First, let’s examine the technical side, his production work. With his first two albums, College Dropout (2004) and Late Registration (2005), West showed the world what could be done with the technique of sampling. Sampling is when a producer takes short clips of other preexisting music and uses it in creating their own. People had been doing this for years, but West revealed the artistry in it—how one could take these clips and edit them and mix them to form something totally new, and have them stand as the main melody or refrain present in a song. Not only is he very good at this, no one else had been doing anything like it until he started. In his next album, Graduation (2007), while he continued to use his signature sampling, he explored other new sounds that went on to have a lasting effect on hip-hop. This is best shown on the song Stronger. Where before he mostly sampled older soul singers, here he samples a song by the electronic dance group Daft Punk to create a very unique, futuristic sounding track that plays throughout the whole song. The sound was previously irrelevant to hip-hop, but it ended up climbing to #1 on the charts, helping inspire an increased popularity in electronic music. A year later, West released the melancholic, auto tune laden 808s and Heartbreak. While the pitch correcting technology known as auto tune was rising in popularity at the time, many people saw it as a passing, even insidious fad. West showed people that it could be used in diverse ways to genuine artistic merit. All of this goes to show the extent to which individual creativity has an effect on the techniques popularized in the music industry.

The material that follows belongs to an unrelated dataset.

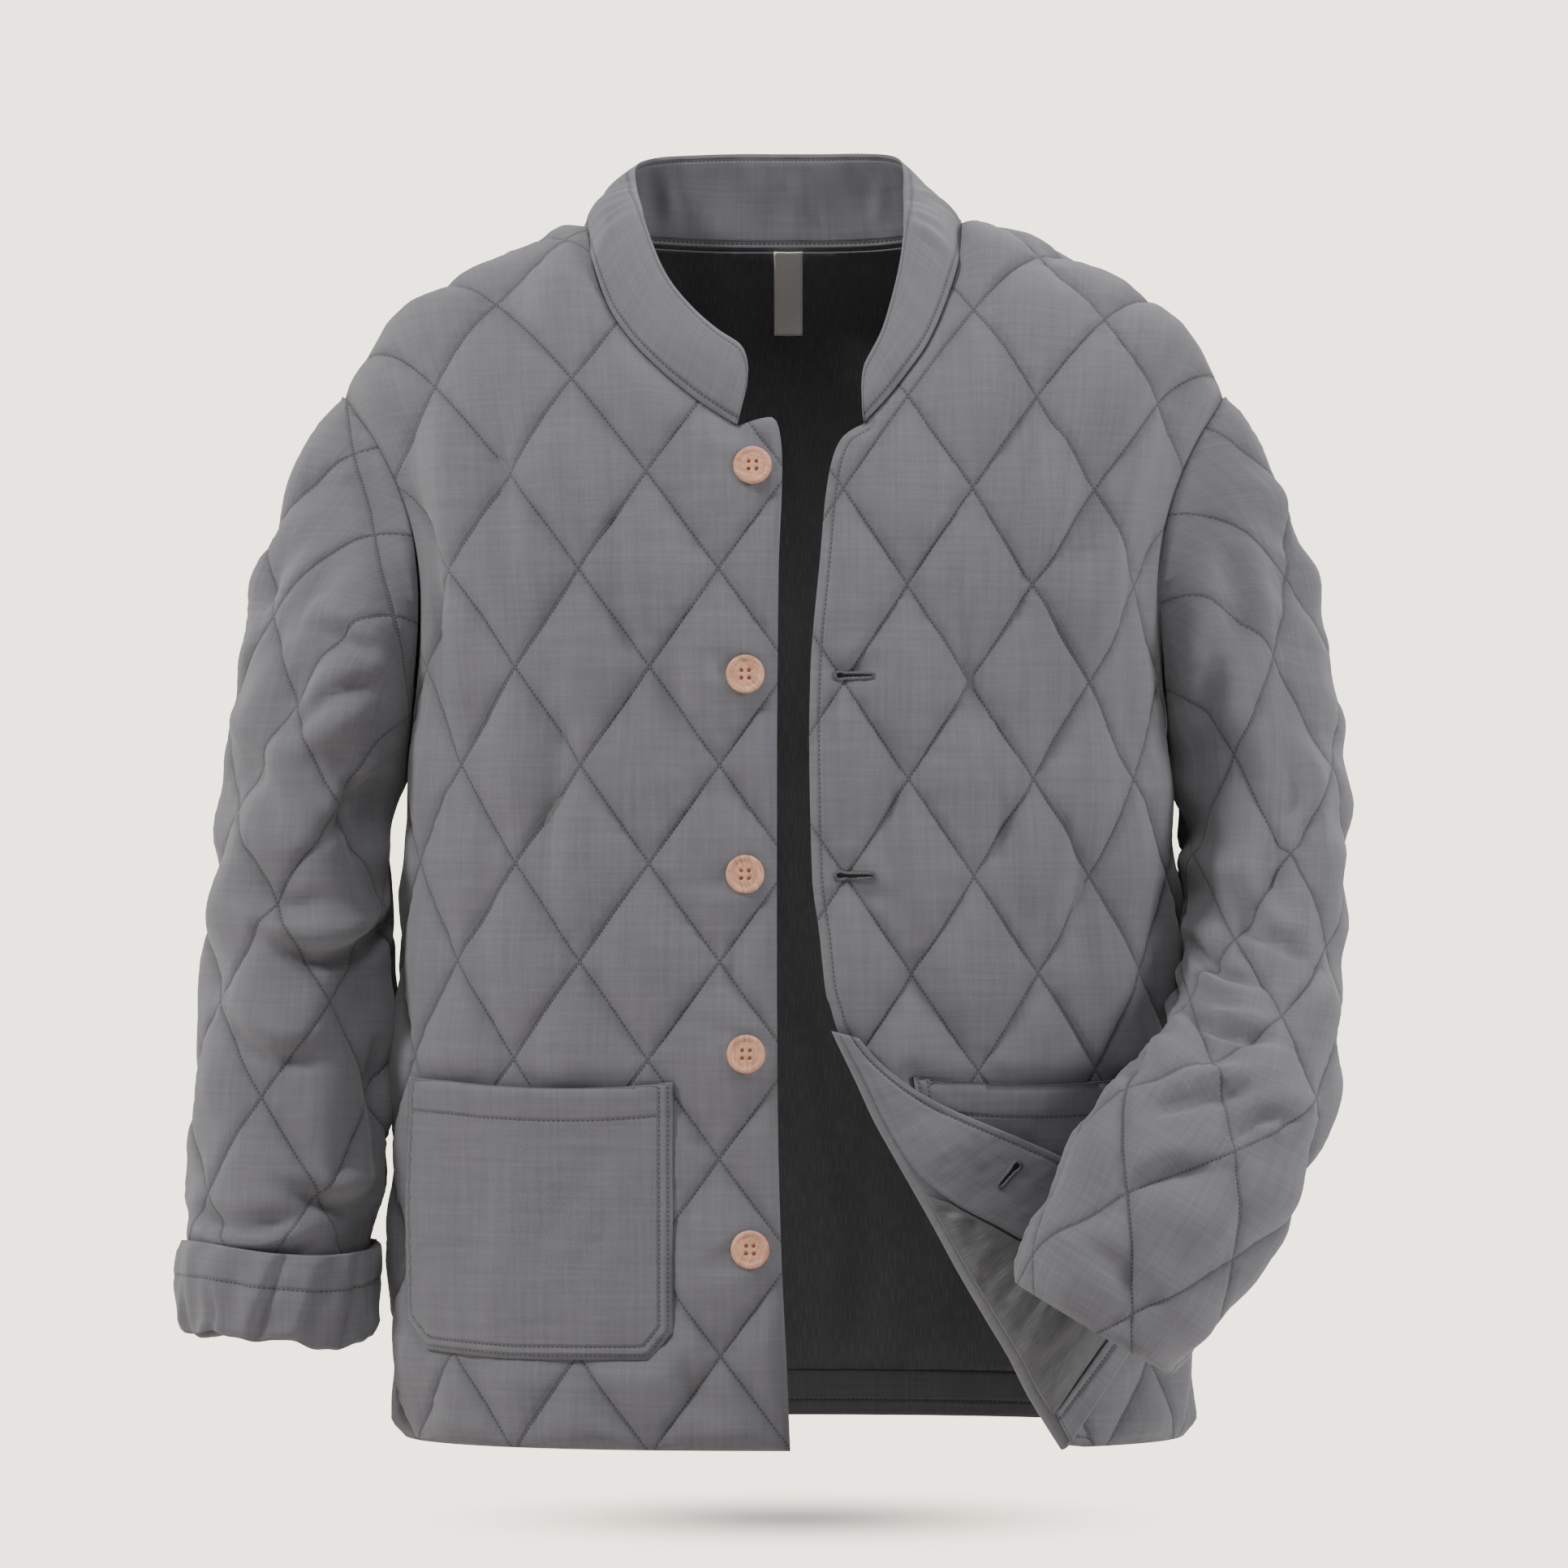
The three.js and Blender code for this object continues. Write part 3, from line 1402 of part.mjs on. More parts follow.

All musical techniques that sound repetitive and dull now were at one point a new creative breakthrough made by an individual.

For all his technological creativity, West gives just as much attention to his lyrics. In all of his work he goes to great pains to express the emotions and thoughts he has, often laying out important societal critiques in the process. With College Dropout, West summarized the angst of young adults figuring out what to do with their lives. It was an album for and about the struggles of the common man, and it was successful. This had the effect of breaking down the doors of hip-hop, so to say; in the past, rappers had to have some kind of street cred to be allowed in the game. West’s achievements have made space for dozens of other rappers gracing the top charts today (the likes of Kendrick Lamar, Chance the Rapper, Drake, J. Cole and many others have all named him as a major influence). West has continued to express his personal pain mixed with anger at society in all of his ensuing works. In the song Roses, about his grandmother’s passing, he raps the lines: “if Magic Johnson got a cure for AIDS / And all the broke muthafuckers passed away / You tellin’ me if my grandma was in the NBA / Right now she’d be okay?” In New Slaves, on his 2013 release Yeezus, he raps lines like “Fuck you and your corporation / I know that we the new slaves.” These lines highlight his anger at the state of inequality, consumerism and racism today. There are plenty of “political” rappers out there—politics and anti-racism are a large part of the roots of hip-hop music. But for Kanye to integrate those sentiments into his deeply personal lyrics, and somehow wrap that in groundbreaking production with mainstream appeal was revolutionary.

West doesn’t just express himself through his music; in a time when most public figures are carefully controlled by PR people creating an image, West has never held back from speaking his mind and bearing his soul to the public. He is known for going on long, angry tirades to crowds, expressing his anger at what he thinks has gone wrong in society and the music industry. To give an example, during one of these tirades last year he said: “Radio, fuck you! Not fuck the people that work the radio, they just real people that gotta feed they kids. And they not being allowed to play that real shit. And they think that to feed they kids they gotta play the same shit over and over and over.” This shows his direct opposition to the sameness being propagated in the music industry. He does his best to stand independent of the industry and instead be a guiding moral force. His brash views are always provocative and inciting, but at least he is not complicit in the mass-produced sameness. At most he is an inspiring innovator, pushing the boundaries not just of hip-hop and music but also of our culture and society.

Kanye West’s success is a good demonstration of the fact that the new and original fundamentally has a place in the culture industry. It is artists like West, those who look ahead of what is popular in the moment, who drive the industry. If all the industry needed was to be able to mass-produce art, kids would still be listening to rock and roll. Instead, it is constantly shifting, being pushed by the shifting originality of artists. This constant change is always needed to satisfy the populace. It may be true that the culture industry now has the power to stay in control by capitalizing on and adopting this change—many great, original artists are roped into the mainstream by money—but it is still responding to the originality of artists. The nature of art includes a reliance on the shifting originality of artists, and the nature of consumers includes a constant desire for new stimuli—therefore mass-production can never fully eliminate the differences in art. Now the interesting question becomes, who will be the next Kanye, and what will popular music sound like 5, 10, 25 years from now?